### Exercise aim:
Starting with the first line and ending with the line that holds "or self.place, scale)", repeat the material exactly.

### Given information:
***

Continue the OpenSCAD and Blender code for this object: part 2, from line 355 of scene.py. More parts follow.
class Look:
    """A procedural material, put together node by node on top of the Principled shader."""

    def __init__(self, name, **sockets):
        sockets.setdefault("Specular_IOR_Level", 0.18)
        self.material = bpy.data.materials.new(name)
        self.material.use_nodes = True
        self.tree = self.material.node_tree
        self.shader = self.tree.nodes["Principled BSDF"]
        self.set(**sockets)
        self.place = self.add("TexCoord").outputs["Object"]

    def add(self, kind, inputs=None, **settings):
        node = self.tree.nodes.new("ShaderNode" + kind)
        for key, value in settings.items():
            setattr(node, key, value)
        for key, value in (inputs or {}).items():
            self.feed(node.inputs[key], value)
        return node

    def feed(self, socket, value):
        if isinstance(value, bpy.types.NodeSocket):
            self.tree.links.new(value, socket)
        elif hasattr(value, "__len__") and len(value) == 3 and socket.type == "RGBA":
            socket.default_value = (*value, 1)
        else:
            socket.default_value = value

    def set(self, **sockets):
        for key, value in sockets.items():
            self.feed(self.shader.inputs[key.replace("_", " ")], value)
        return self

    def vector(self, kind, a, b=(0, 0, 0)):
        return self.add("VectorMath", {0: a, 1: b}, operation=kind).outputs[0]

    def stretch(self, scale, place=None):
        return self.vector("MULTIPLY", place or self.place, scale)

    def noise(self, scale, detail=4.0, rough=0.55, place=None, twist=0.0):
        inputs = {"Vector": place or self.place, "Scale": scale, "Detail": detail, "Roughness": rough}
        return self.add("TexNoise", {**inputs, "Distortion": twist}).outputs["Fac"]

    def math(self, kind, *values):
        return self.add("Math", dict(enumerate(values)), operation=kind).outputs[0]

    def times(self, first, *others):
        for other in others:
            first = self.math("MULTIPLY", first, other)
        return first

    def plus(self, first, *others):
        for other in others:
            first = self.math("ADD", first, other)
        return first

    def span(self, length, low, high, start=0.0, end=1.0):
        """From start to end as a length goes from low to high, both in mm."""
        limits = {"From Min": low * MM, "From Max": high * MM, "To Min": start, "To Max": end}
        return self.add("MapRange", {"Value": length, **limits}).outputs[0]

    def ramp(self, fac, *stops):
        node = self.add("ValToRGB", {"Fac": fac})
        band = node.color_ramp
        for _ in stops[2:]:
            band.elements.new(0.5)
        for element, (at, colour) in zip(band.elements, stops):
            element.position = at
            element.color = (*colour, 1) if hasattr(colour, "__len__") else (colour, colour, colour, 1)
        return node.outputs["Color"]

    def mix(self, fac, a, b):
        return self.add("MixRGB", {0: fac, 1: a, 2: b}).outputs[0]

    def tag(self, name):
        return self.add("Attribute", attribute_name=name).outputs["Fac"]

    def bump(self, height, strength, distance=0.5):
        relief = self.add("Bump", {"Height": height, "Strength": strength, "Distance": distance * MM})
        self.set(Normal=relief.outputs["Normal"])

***

### Written response:
Continue the OpenSCAD and Blender code for this object: part 2, from line 355 of scene.py. More parts follow.
class Look:
    """A procedural material, put together node by node on top of the Principled shader."""

    def __init__(self, name, **sockets):
        sockets.setdefault("Specular_IOR_Level", 0.18)
        self.material = bpy.data.materials.new(name)
        self.material.use_nodes = True
        self.tree = self.material.node_tree
        self.shader = self.tree.nodes["Principled BSDF"]
        self.set(**sockets)
        self.place = self.add("TexCoord").outputs["Object"]

    def add(self, kind, inputs=None, **settings):
        node = self.tree.nodes.new("ShaderNode" + kind)
        for key, value in settings.items():
            setattr(node, key, value)
        for key, value in (inputs or {}).items():
            self.feed(node.inputs[key], value)
        return node

    def feed(self, socket, value):
        if isinstance(value, bpy.types.NodeSocket):
            self.tree.links.new(value, socket)
        elif hasattr(value, "__len__") and len(value) == 3 and socket.type == "RGBA":
            socket.default_value = (*value, 1)
        else:
            socket.default_value = value

    def set(self, **sockets):
        for key, value in sockets.items():
            self.feed(self.shader.inputs[key.replace("_", " ")], value)
        return self

    def vector(self, kind, a, b=(0, 0, 0)):
        return self.add("VectorMath", {0: a, 1: b}, operation=kind).outputs[0]

    def stretch(self, scale, place=None):
        return self.vector("MULTIPLY", place or self.place, scale)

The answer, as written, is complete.